Tim turned to face me.

Oooooh,” he stage-whispered, “must be a tough guy.” He smiled with confidence, gave me a thumbs up, and went to his car.

Tim lined up next to the hulking Riviera. When the engines sounded like they were about to explode, I blipped my headlights once and they launched.

A smoky blue curtain of shrieks and melted rubber enveloped them, and then the black Riviera lunged forward like it came off the catapult of an aircraft carrier.

A few seconds later, I saw the flashing red lights of two police cars reflecting off the pine trees in the median between north and south Woodward.

Tim was casually driving twenty-five miles per hour in the center lane when I caught up with him.
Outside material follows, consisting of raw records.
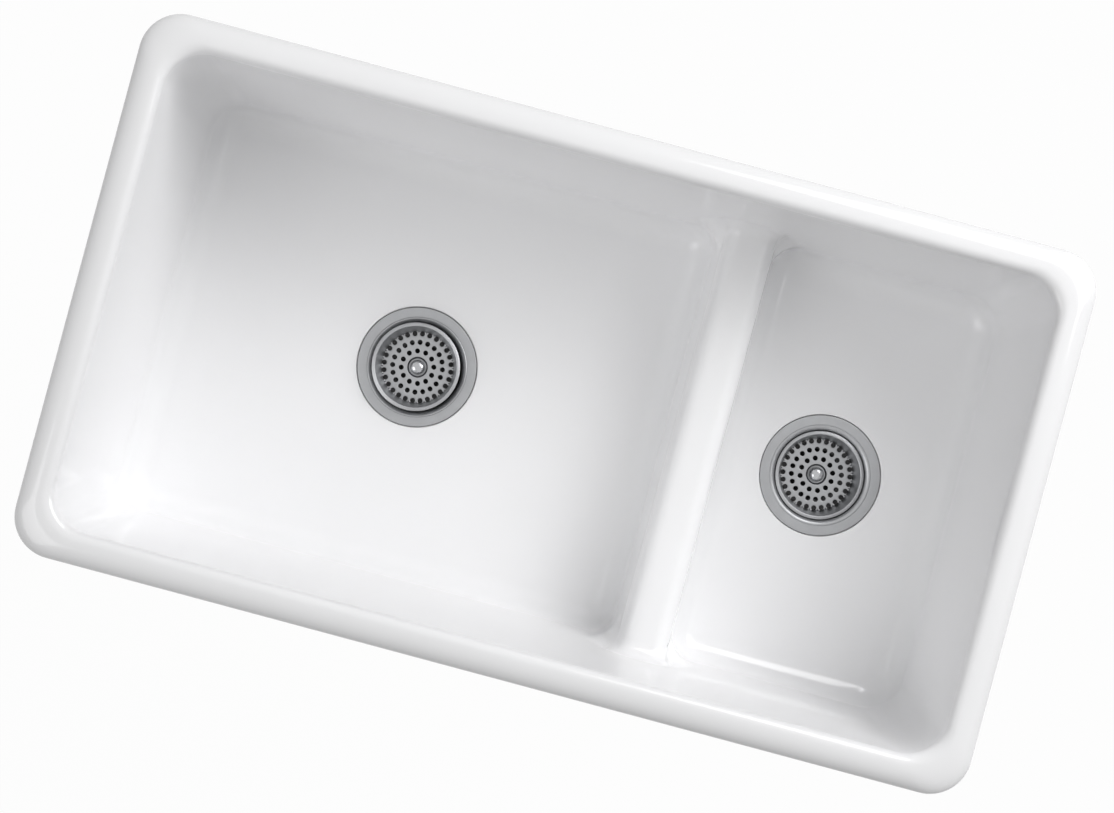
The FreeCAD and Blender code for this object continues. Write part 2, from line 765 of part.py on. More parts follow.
def make_knob_post(label, x, z):
    """The post: a domed knob, a neck above the plate, a sleeve below it, a stem and a riveted end."""
    neck_low = DIMPLE + S.end_play
    sleeve = S.post_radius + S.sleeve_wall
    body = turned(label, x, z, [
        (ZERO, S.knob_height),
        (S.knob_radius, S.knob_height),
        (S.knob_radius, S.knob_underside),
        (S.knob_neck_radius, S.knob_underside),
        (S.knob_neck_radius, neck_low),
        (S.post_radius, neck_low),
        (S.post_radius, SLEEVE_TOP),
        (sleeve, SLEEVE_TOP),
        (sleeve, STOPPER_TOP),
        (S.post_radius, STOPPER_TOP),
        (S.post_radius, RIVET_TOP),
        (S.rivet_radius, RIVET_TOP),
        (S.rivet_radius, RIVET_TOP - S.rivet_height),
        (ZERO, RIVET_TOP - S.rivet_height),
    ])
    round_circle(body, label + "_dome", S.knob_round, (S.knob_radius, S.knob_height))
    return body


def make_stopper(label, x, z):
    """The rubber cone that closes the outlet, with a spigot that enters it."""
    rim_top = STOPPER_TOP - S.stopper_cone
    return turned(label, x, z, [
        (POST_BORE, STOPPER_TOP),
        (S.stopper_top_radius, STOPPER_TOP),
        (S.stopper_radius, rim_top),
        (S.stopper_radius, STOPPER_RIM_LOW),
        (S.stopper_spigot_radius, STOPPER_RIM_LOW),
        (S.stopper_spigot_radius, NUT_TOP),
        (POST_BORE, NUT_TOP),
    ])


def make_stopper_nut(label, x, z):
    """The hexagon nut under the stopper."""
    body = new_body(label, x, z)
    flat = S.post_nut_flats / 2
    corner = S.post_nut_flats * S.hex_corner_share
    hexagon = new_sketch(body, label + "_outline", "XY_Plane", SPRING_TOP)
    outline(hexagon, [(flat, corner / 2), (ZERO, corner), (-flat, corner / 2),
                      (-flat, -corner / 2), (ZERO, -corner), (flat, -corner / 2)])
    extrude(body, "Pad", label + "_block", hexagon, S.post_nut_height)
    bore = disc(body, label + "_bore_outline", NUT_TOP, ZERO, POST_BORE)
    extrude(body, "Pocket", label + "_bore", bore, S.post_nut_height)
    return body


def make_snap_spring(label, x, z):
    """A strip bent into two legs that straddle the post's end and snap through the hub's bore."""
    body = new_body(label, x, z)
    bend = SPRING_TOP - S.spring_straight
    bulge = bend - S.spring_flare
    tip = bulge - S.spring_tip_reach
    outer = [(S.spring_leg, SPRING_TOP), (S.spring_leg, bend),
             (S.spring_bulge, bulge), (S.spring_tip, tip)]
    inner = [(S.spring_tip - S.spring_strip, tip), (S.spring_bulge - S.spring_strip, bulge),
             (S.spring_leg - S.spring_strip, bend), (S.spring_leg - S.spring_strip, RIVET_TOP)]
    right = outer + inner
    section = new_sketch(body, label + "_section", "XZ_Plane")
    outline(section, right + [(-x, z) for x, z in reversed(right)])
    extrude(body, "Pad", label + "_strip", section, S.spring_width, both_ways=True)
    upright(body, label + "_washer", ZERO, S.spring_leg, RIVET_TOP, SPRING_TOP)
    bore = disc(body, label + "_bore_outline", SPRING_TOP, ZERO, POST_BORE)
    extrude(body, "Pocket", label + "_bore", bore, S.spring_strip)
    return body


def make_strainer(bowl, lift, turn):
    """Every piece of one bowl's strainer, at its drain."""
    x, z = bowl.drain_x, bowl.flange
    side = bowl.side + "_"
    thread = THREAD_RADIUS + S.ring_gap
    hole = THREAD_RADIUS + S.drain_hole_gap
    plate = z - S.closed_plate_depth + lift
    return [
        make_strainer_body(side + "strainer_body", x, z),
        flat_ring(side + "putty_ring", x, z, hole + S.putty_inset, S.flange_radius - S.putty_inset,
                  -S.flange_thickness, S.putty_thickness),
        flat_ring(side + "rubber_gasket", x, z, thread, S.gasket_radius, CASTING_UNDERSIDE,
                  S.gasket_thickness),
        flat_ring(side + "friction_washer", x, z, thread, S.friction_washer_radius, GASKET_LOW,
                  S.friction_washer_thickness),
        make_locknut(side + "locknut", x, z),
        flat_ring(side + "tailpiece_washer", x, z, TAILPIECE_BORE, TAILPIECE_FLANGE_RADIUS, OUTLET_END,
                  S.outlet_washer_thickness),
        make_tailpiece(side + "tailpiece", x, z),
        make_coupling_nut(side + "coupling_nut", x, z),
        make_basket(side + "basket", x, plate, turn),
        make_knob_post(side + "knob_post", x, plate),
        make_stopper(side + "stopper", x, plate),
        make_stopper_nut(side + "stopper_nut", x, plate),
        make_snap_spring(side + "snap_spring", x, plate),
    ]


def write_parts(bodies):
    """Check every object and every body's shape, then write one file for each body."""
    DOC.recompute()
    for item in DOC.Objects:
        if "Invalid" in item.State or "Error" in item.State:
            raise ValueError(item.Label + " failed")
    for body in bodies:
        if body.Shape.isNull() or not body.Shape.isValid():
            raise ValueError(body.Label + " has no valid shape")
    os.makedirs("parts", exist_ok=True)
    for body in bodies:
        body.Shape.exportStep("parts/%s.step" % body.Label)


# The left basket stands raised on its spring, and the right one is pushed down and closed
write_parts([make_sink()]
            + make_strainer(LEFT, S.basket_lift, S.left_basket_turn)
            + make_strainer(RIGHT, ZERO, S.right_basket_turn))
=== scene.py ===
"""The looks of an enamelled cast-iron kitchen sink with two bowls and two basket strainers.

Shapes are worked out in millimetres in the sink's own frame: +X towards the small bowl, +Y to the back,
+Z up, and the rim's foot at zero. They go into their meshes in metres.
"""
import bpy
import numpy as np
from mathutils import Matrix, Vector


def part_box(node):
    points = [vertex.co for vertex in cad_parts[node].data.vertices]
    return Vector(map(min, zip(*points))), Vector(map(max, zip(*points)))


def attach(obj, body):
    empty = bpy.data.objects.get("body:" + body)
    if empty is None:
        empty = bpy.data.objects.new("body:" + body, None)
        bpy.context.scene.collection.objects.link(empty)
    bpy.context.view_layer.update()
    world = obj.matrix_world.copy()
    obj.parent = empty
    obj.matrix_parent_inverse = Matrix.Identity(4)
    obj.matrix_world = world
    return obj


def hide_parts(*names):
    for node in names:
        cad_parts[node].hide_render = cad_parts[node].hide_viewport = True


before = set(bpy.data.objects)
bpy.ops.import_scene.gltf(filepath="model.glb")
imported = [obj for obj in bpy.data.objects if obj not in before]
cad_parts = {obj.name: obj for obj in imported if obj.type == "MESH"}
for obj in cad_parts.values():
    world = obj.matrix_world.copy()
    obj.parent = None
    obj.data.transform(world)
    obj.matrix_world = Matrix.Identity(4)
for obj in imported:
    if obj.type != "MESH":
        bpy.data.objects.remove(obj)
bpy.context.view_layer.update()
MM = 0.001


def corners(node):
    """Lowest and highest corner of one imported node, in millimetres."""
    return [np.array(corner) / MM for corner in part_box(node)]


# Rim and walls of the casting

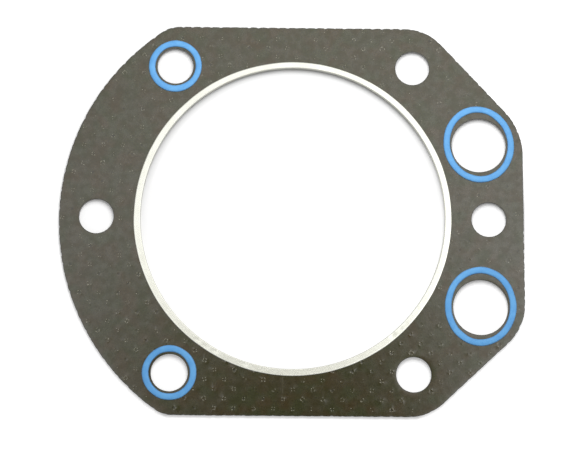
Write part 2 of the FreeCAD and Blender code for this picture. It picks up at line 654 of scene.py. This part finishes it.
def face_points(own_marks, other_marks, rims, settings, draw):
    """Points inside a face, with how far each lies above it, or below it if negative."""
    width, lip_height = settings.mark_width / MM, settings.mark_height / MM
    mark_clearance, grid_clearance = 0.62 * width, 0.75 * width
    own = own_marks[on_sheet(own_marks, rims, mark_clearance)]
    other = other_marks[on_sheet(other_marks, rims, mark_clearance)]
    pits = [craters(own, width, lip_height, draw), hollows(other, width, 0.2 * lip_height, draw)]

    low, high = rims[0].min(axis=0), rims[0].max(axis=0)
    columns, rows = ((high - low) / GRID_STEP_MM).astype(int)
    grid = np.array([
        (low[0] + (i + 0.5 * (j % 2)) * GRID_STEP_MM, low[1] + j * GRID_STEP_MM)
        for i in range(columns + 1) for j in range(rows + 1)
    ])
    grid += draw.uniform(-GRID_STRAY_MM, GRID_STRAY_MM, grid.shape)
    grid = grid[[not on_crease(place) for place in grid]]
    crease = np.array([
        (CREASE_X_MM + across, y) for across in (-CREASE_HALF_WIDTH_MM, 0, CREASE_HALF_WIDTH_MM)
        for y in np.arange(*CREASE_Y_MM, CREASE_STEP_MM)
    ])
    plain = np.vstack([grid, crease])
    plain = plain[on_sheet(plain, rims, GRID_CLEARANCE_MM)]
    away, _ = nearest(plain, np.vstack([own, other]))
    plain = plain[away > grid_clearance]
    heights = draw.uniform(-GRID_UNEVENNESS_MM, GRID_UNEVENNESS_MM, len(plain))
    in_line = abs(plain[:, 0] - CREASE_X_MM) < CREASE_HALF_WIDTH_MM / 12
    heights[in_line & [on_crease(place) for place in plain]] = CREASE_HEIGHT_MM
    return np.vstack(pits + [np.column_stack([plain, heights])])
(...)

The Riviera was stopped and bracketed front and rear by two Birmingham police cars, and officers who looked angry even in the poor light.

When our cars rolled past him, the kid glared at us something fierce and Tim flipped him the bird. Seconds later, the GTO indeed was the first car to cross the finish line at South Berkshire. We pulled into the Mobil gas station about a block farther on.

“You can get out here,” I said to the Ford kid sitting next to me. “First car won. You can walk back to your little buddy. He’ll be a few minutes yet.” He got out and looked up Woodward to the traffic stop, irritated and bewildered.

We drove a few miles over to our eastside hangout. I got out of my Charger and into the passenger seat of Tim’s GTO, grabbed his right arm in two hands and shook it forcefully.

“What just happened?!”

He chuckled. “‘Situational awareness.’ I saw those cops lurking on that side street, and goaded that Riviera kid into a big-dollar race knowing he couldn’t resist the challenge. We launched hard, but I shut down.”

I looked at my mastermind friend in frank admiration.

“Then, as you saw, I was the first car to cross South Berkshire. We win. Cogito ergo zoom.”

Cogito ergo sum is a Descartes phrase generally translated into English as “I think, therefore I am.” Cogito ergo zoom was an axiom by legendary advertising and car magazine editor David E. Davis.

It means, “I think, therefore I go fast.”